Una lengua viva que habita y crece

La tensión entre lenguas, esa migración voluntaria, forzada por las circunstancias o asumida sin más es una constante en nuestro Itinerancias. Normal: esa transición llega con el desplazamiento, con las pérdidas y hallazgos, con los procesos de arraigo. Habitar entre culturas es habitar entre lenguas, entre acentos, entre códigos lingüísticos, entre guiños que escapan la norma idiomática.

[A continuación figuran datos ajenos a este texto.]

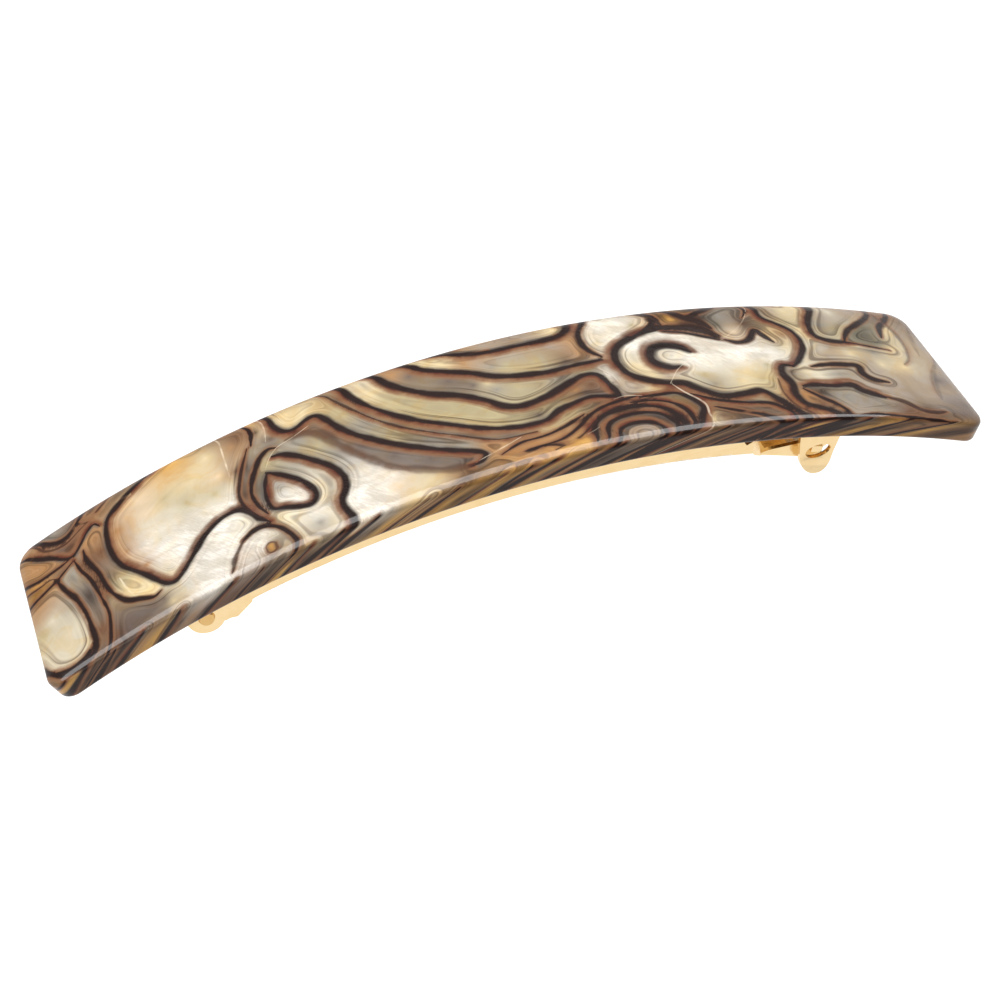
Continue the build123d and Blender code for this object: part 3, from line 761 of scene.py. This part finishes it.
def plated(name, rgb, roughness, along):
    """Polished plating over rolled sheet: a grain along the sheet, uneven lustre and warm stains."""
    g = Graph(name)
    streak = g.noise(g.place(along), 1.0, 4, 0.65)
    cloud = g.noise(g.place(), 0.35, 3, 0.6)
    speck = g.noise(g.place(), 3.2, 4, 0.6)
    bright = linear(rgb)
    warm = linear((rgb[0] - 8, rgb[1] - 16, rgb[2] - 26))
    base = g.mix(g.ramp(cloud, 0.35, 0.72, 0.0, 0.5), bright, warm)
    base = g.mix(g.ramp(streak, 0.42, 0.78, 0.0, 0.28), base, warm)
    g.plug(g.shader.inputs["Base Color"], base)
    g.shader.inputs["Metallic"].default_value = 1.0
    rough = g.math("ADD", g.ramp(streak, 0.3, 0.75, roughness * 0.7, roughness * 1.5),
                   g.ramp(speck, 0.55, 0.8, 0.0, 0.07))
    g.plug(g.shader.inputs["Roughness"], rough)
    height = g.math("ADD", streak, g.math("MULTIPLY", speck, 0.4))
    g.plug(g.shader.inputs["Normal"], g.bump(height, 0.10, 0.12 * MM))
    return g.material


def dress(node, material, edge):
    """A CAD node gets its material and soft edges, with nothing moved."""
    thing = nodes[node]
    if not thing.material_slots:
        thing.data.materials.append(material)
    for held in thing.material_slots:
        held.material = material
    weld = thing.modifiers.new("weld", "WELD")
    weld.merge_threshold = 0.002 * MM
    bevel = thing.modifiers.new("edges", "BEVEL")
    bevel.limit_method = "ANGLE"
    bevel.angle_limit = math.radians(38)
    bevel.width = edge * MM
    bevel.segments = 3
    bevel.harden_normals = True


# ---- Stage, light and camera ----

def floor():
    """A plain pale floor, low enough for the clasp arm to swing down over it."""
    mesh = bpy.data.meshes.new("floor")
    reach, clearance = 4.0, 8 * MM
    arm_low, arm_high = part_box("clasp_arm")
    level = -(arm_high.x - arm_low.x) - clearance
    mesh.from_pydata([(-reach, -reach, level), (reach, -reach, level), (reach, reach, level),
                      (-reach, reach, level)], [], [(0, 1, 2, 3)])
    thing = bpy.data.objects.new("floor", mesh)
    bpy.context.scene.collection.objects.link(thing)
    g = Graph("pale_floor")
    grain = g.noise(g.place(), 0.004, 3)
    g.plug(g.shader.inputs["Base Color"], g.mix(grain, (0.22, 0.22, 0.218, 1), (0.25, 0.25, 0.247, 1)))
    g.shader.inputs["Roughness"].default_value = 0.9
    g.shader.inputs["Emission Color"].default_value = (1, 1, 1, 1)
    g.shader.inputs["Emission Strength"].default_value = 0.86
    mesh.materials.append(g.material)


def softbox(name, direction, distance, width, height, watts):
    """A soft light that far from the crown in that direction, facing it."""
    light = bpy.data.lights.new(name, "AREA")
    light.shape = "RECTANGLE"
    light.size, light.size_y = width, height
    light.energy = watts
    lamp = bpy.data.objects.new(name, light)
    way = Vector(direction).normalized()
    lamp.location = Vector((0, 0, crown_height * MM)) + way * distance
    lamp.rotation_mode = "QUATERNION"
    lamp.rotation_quaternion = way.to_track_quat("Z", "Y")
    bpy.context.scene.collection.objects.link(lamp)


def world():
    """A pale room: white to the eye, dim in reflections above a bright low backdrop."""
    made = bpy.data.worlds.new("room")
    bpy.context.scene.world = made
    made.use_nodes = True
    tree = made.node_tree
    tree.nodes.clear()

    def node(kind, **values):
        n = tree.nodes.new(kind)
        for name, value in values.items():
            setattr(n, name, value)
        return n

    low_glow, high_glow = 0.9, 0.22  # mirrored, below and above the backdrop's upper edge
    backdrop_top, backdrop_fade = math.sin(math.radians(10.5)), 0.02
    out = node("ShaderNodeOutputWorld")
    strength = {"backdrop": 1.0, "mirrored": 1.0, "fill": 0.28}
    glows = {name: node("ShaderNodeBackground") for name in strength}
    for name, value in strength.items():
        glows[name].inputs["Color"].default_value = (1, 1, 1, 1)
        glows[name].inputs["Strength"].default_value = value
    rays = node("ShaderNodeLightPath")
    where = node("ShaderNodeTexCoord")
    parts = node("ShaderNodeSeparateXYZ")
    height = node("ShaderNodeMapRange", interpolation_type="SMOOTHSTEP")
    for name, value in (("From Min", backdrop_top), ("From Max", backdrop_top + backdrop_fade),
                        ("To Min", low_glow), ("To Max", high_glow)):
        height.inputs[name].default_value = value
    soft, seen = node("ShaderNodeMixShader"), node("ShaderNodeMixShader")
    tree.links.new(where.outputs["Generated"], parts.inputs[0])
    tree.links.new(parts.outputs["Z"], height.inputs["Value"])
    tree.links.new(height.outputs[0], glows["mirrored"].inputs["Color"])
    tree.links.new(rays.outputs["Is Diffuse Ray"], soft.inputs[0])
    tree.links.new(glows["mirrored"].outputs[0], soft.inputs[1])
    tree.links.new(glows["fill"].outputs[0], soft.inputs[2])
    tree.links.new(rays.outputs["Is Camera Ray"], seen.inputs[0])
    tree.links.new(soft.outputs[0], seen.inputs[1])
    tree.links.new(glows["backdrop"].outputs[0], seen.inputs[2])
    tree.links.new(seen.outputs[0], out.inputs["Surface"])


def camera():
    """At the reference view's angle, with its lens and shift."""
    azimuth, elevation, roll = (math.radians(a) for a in (-13.507, 38.0, -6.784))
    distance = 0.23888
    crown = Vector((0, 0, crown_height * MM))
    back = Vector((math.sin(azimuth) * math.cos(elevation), -math.cos(azimuth) * math.cos(elevation),
                   math.sin(elevation)))
    right = Vector((math.cos(azimuth), math.sin(azimuth), 0))
    up = back.cross(right)
    across = right * math.cos(roll) + up * math.sin(roll)
    upward = up * math.cos(roll) - right * math.sin(roll)
    lens = bpy.data.cameras.new("camera")
    lens.lens, lens.sensor_width = 88.19, 36.0
    lens.shift_x, lens.shift_y = 0.0066, -0.0968
    lens.clip_start, lens.clip_end = 0.005, 20.0
    eye = bpy.data.objects.new("camera", lens)
    turn = Matrix((across, upward, back)).transposed().to_4x4()
    eye.matrix_world = Matrix.Translation(crown + back * distance) @ turn
    bpy.context.scene.collection.objects.link(eye)
    bpy.context.scene.camera = eye


bpy.context.scene.view_settings.view_transform = "Standard"
bpy.context.scene.view_settings.look = "None"

plate = make_plate()
plate.data.materials.append(acetate())
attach(plate, "base_body")
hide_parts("plate")

clip_gold = plated("clip_gold", (228, 202, 156), 0.14, (0.25, 3.0, 3.0))
spring_gold = plated("spring_gold", (224, 190, 134), 0.2, (0.2, 4.0, 4.0))
pin_gold = plated("pin_gold", (204, 168, 112), 0.12, (2.0, 0.6, 2.0))
dress("clip_base", clip_gold, 0.06)
dress("clasp_arm", clip_gold, 0.14)
dress("tension_bar", spring_gold, 0.05)
dress("hinge_pin", pin_gold, 0.05)
dress("rivets", pin_gold, 0.08)

floor()
world()
camera()
softbox("overhead_box", (0.0, 0.47, 0.88), 1.0, 2.4, 0.30, 25.0)
softbox("front_box", (-0.55, -0.75, 0.75), 1.1, 0.7, 0.5, 3.0)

En Itinerancias hemos hablado de y con escritores y escritoras que mudaron su lengua materna para comenzar a narrar en otra (Sekiguchi, Mizubayashi, Čolić), que regresaron al refugio de sus palabras de origen (Kallifatides), que lloraron la pérdida de esa voz (Kristof), que tuvieron que aprender, en algún momento, una nueva manera de hablar y escribir (Igiaba Scego) o que, aun en el mismo idioma, transitan entre códigos que identifican territorios (Obligado, Neuman).

La asunción del cambio de lengua, la adopción de esa otra gramática, ese otro léxico, se acompasa con el ritmo de disolución en la cultura de recepción, en un tránsito que implica pérdidas y ganancias, adioses y bienvenidas. En Lengua viva (Nórdica), Polina Panassenko ilumina un proceso que ella vivió de niña; narra con la ternura y el humor del lenguaje de infancia sus abandonos y resistencias ante el francés que se le imponía fuera de casa y el ruso que se mantenía dentro de ella.

Para el migrante, la vida es, a fin de cuentas, caminar entre dos mundos. Y entre dos nombres. Con la naturalización francesa, Polina perdió su nombre ruso y “se le autorizó” a utilizar el francés Pauline. Ella, explica, quiere recuperar este nombre materno, “el que recibí al nacer. Sin ocultarlo, sin disfrazarlo, sin cambiarlo. Sin tenerle miedo”.

Porque Lengua viva, además de contarnos ese aprendizaje de lenguas, esa incorporación de palabras, de sonidos, de ritmos, ese encierro casero de las que ya sabíamos, ofrece una visión vivencial de las políticas de integración de las personas migrantes; alude a esa capacidad del estado francés de abrir brazos pero con condiciones.

La transformación de Poline en Pauline, dicen, favorece una integración que, bien puede ser una disolución en la que el disolvente (francés) disuelve el soluto (ruso). El resultado es una mezcla homogénea en la que el primero ha asumido la desaparición del segundo. Pero Polina se niega a sostener esta emulsión que le obliga a perder el nombre con el que siempre le han llamado en su casa.

Lengua viva no es solo la narración de una vida entre dos culturas, entre dos casas, entre dos familias: durante el curso en Francia, con compañeros, vecinos franceses; en verano en Moscú, en la dacha con sus abuelos, sus tíos. Lengua viva es memoria viva de los vínculos familiares, de las rutinas de un hogar, de las muertes tempranas que no se entienden.

Panassenko narra su historia que es la historia de su familia, con amor, con humor, con una emoción entrañable, con el dolor que se calma en esos brazos. Y lo hace utilizando una lengua viva, sana, fresca, con una gran fuerza. Es una lengua que cruza la frontera Polina/Pauline para ser solo eso: propia.

Polina Panassenko (Moscú, 1989). Escritora, traductora y actriz franco-rusa. Por su primera novela, Lengua viva, ganó el Premio Femina des Lycéens en 2022. El 18 de noviembre de 2022, recibió una de las becas Emmanuèle Bernheim para apoyar la escritura de su próxima novela. Lengua viva también ha sido finalista de varios premios, entre ellos el Femina y el Wepler, y ha entrado en la selección del Prix Les Inrockuptibles, el Prix Première 2023 y el Prix Médicis.